Bank of America is leading a $1.6 billion refinancing on the One Bryant Park office tower in Midtown, according to a Kroll Bond Rating Agency report.
The deal is set to close on August 21, according to KBRA. It will combine a $950 million commercial mortgage-backed securities loan from the bank with $650 million in previous public-assisted financing from 2009 on the collateral, located at the intersection of West 42nd Street and Avenue of the Americas.
The public money will be used to retire the $650 million in public construction bonds issued a decade ago, while the Bank of America loan replaces and expands a previous $650 million CMBS mortgage from Bank of America and J.P. Morgan Chase.

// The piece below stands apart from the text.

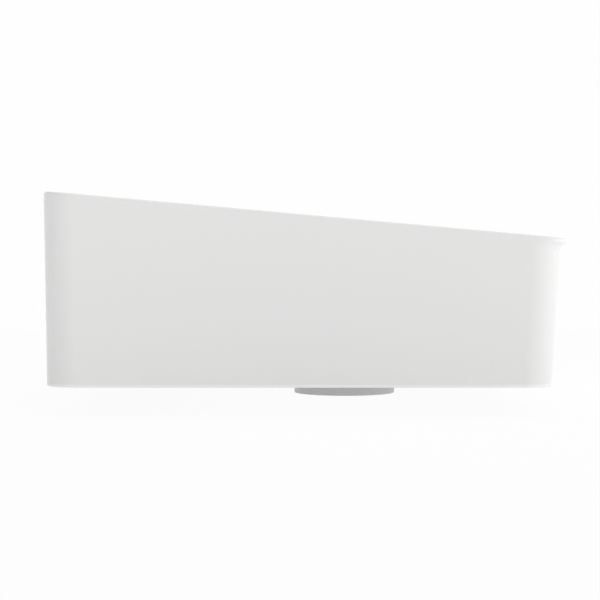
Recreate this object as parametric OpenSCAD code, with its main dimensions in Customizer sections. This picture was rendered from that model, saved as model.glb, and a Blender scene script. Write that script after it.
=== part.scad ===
/* [Basin] */
// Overall width at the rim, left to right
basin_w = 500; // [460:10:560]
// Overall depth at the rim, front to back
basin_d = 400; // [380:5:440]
// Height of the rim above the cabinet top at the back
back_h = 149; // [142:1:160]
// Height of the rim above the cabinet top at the front
front_h = 113; // [106:1:124]
// Radius of the upright corners
corner_r = 24; // [16:1:32]
// Thickness of the ceramic walls
wall = 9; // [8:0.5:10]
// Thickness of the ceramic at the foot that stands on the cabinet
foot_w = 12; // [10:1:16]
// Height over which the foot tapers into the wall
foot_h = 14; // [8:1:24]
// How much the back leans in from the rim to the foot
back_draft = 1.8; // [1:0.2:6]
// How much the front leans in from the lip to the foot
front_draft = 5.5; // [4:0.5:12]
// How much each side leans in from the rim to the foot
side_draft = 1.2; // [0.4:0.2:3]
// How far the lip stands out along the front
lip_out = 5.5; // [3:0.5:7]
// Height of the front lip
lip_h = 11; // [8:1:16]

/* [Rim and bowl] */
// Width of the rim at the back and the sides
rim_w = 20; // [18:1:24]
// Width of the rim at the front
front_rim_w = 26; // [24:1:32]
// Radius of the outer edge of the rim
rim_r = 2.5; // [1.5:0.5:4]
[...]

The additional $300 million will go towards funding reserves and financing costs and will also allow the borrowers, Durst Organization and Bank of America, to cash out a portion of their equity. The 10-year, interest-only CMBS loan is designed around a preliminary 3.25 percent fixed interest rate — which could change by the closing date — with no principal payments due until maturity. A recent appraisal valued the Cookfox Architects-designed building at $3.5 billion, implying a relatively modest loan-to-value ratio of 45.7 percent.
The $650 million public portion of the debt falls under the Liberty Bonds program, which was inaugurated after the September 11 attacks and was meant to aid New York City’s economic recovery. The program allowed developers to issue tax-exempt bonds, a power normally reserved for municipal agencies. The bonds are supervised and approved by a public office, Empire State Development, but no government entity is on the hook for paying investors back.
Bank of America itself is the single biggest tenant at One Bryant Park, which is also known as the Bank of America Tower. That’s a slight ding against the property’s creditworthiness, according to KBRA analysts, because it means that the factors which contribute to the investment’s fortunes are less diversified than they’d be if the tenancy was more diverse. Still, 13 of the fully occupied building’s 15 tenants are unconnected with the bank. They include Akin Gump Strauss Hauer & Feld, a law firm; Marathon Asset Management; and the business offices of the Roundabout Theatre Company, a nonprofit that mounts Broadway and Off-Broadway plays. Three food-service operations have space in the building’s ground-floor retail shops: pricey fine-dining spot Aureole, a burger-and-lobster joint, and a Starbucks cafe.
Catty-corner from Bryant Park, the 51-story structure eclipses its iconic neighbor, the Grace Building, in height, with a multifaceted facade that rises to a 250-foot spire; only four New York City buildings are taller. It’s the seventh-highest in the United States and was also the first commercial high-rise recognized by the Green Building Council as LEED Platinum certified.
“We appreciate the financial market’s continuing confidence in The Durst Organization and One Bryant Park, and look forward to strengthening our relationship with our banking partners,” Lucas Durst, a Durst Organization executive, said in an emailed statement.
Bank of America and Durst’s fee interest in the building secures the mortgage: The underlying land belongs to Empire State Development, which ground-leased the tower to the two sponsors in a 99-year deal that dates to 2004. Last year, the sponsors took in $132.7 million in net operating income, a comfortable 2.52 ratio over the annual debt service they’ll be responsible for under the new financing deal. The Bank of America operating entity that leases space in the building pays itself and Durst $97.3 million per year to use the space — about 64 percent of the total rent the building earns.
CoStar Group first indicated this week that the financing was in the works, citing Securities and Exchange Commission filings.
Just last week, Starwood Property Trust came to market with a collateralized loan obligation deal that included a financing on another Bank of America-linked skyscraper: the Bank of America Center in Houston. In that deal, sponsor M-M Properties picked up a $242 million refi on the 56-story tower, which is also ground-leased.
This new Big Apple deal joins the $1.43 billion sale-leaseback financing of WarnerMedia‘s office condominium at 30 Hudson Yards, first reported in June, as one of New York City’s biggest single-asset CMBS office deals of 2019.
A representative for Bank of America didn’t immediately get back to Commercial Observer for comment.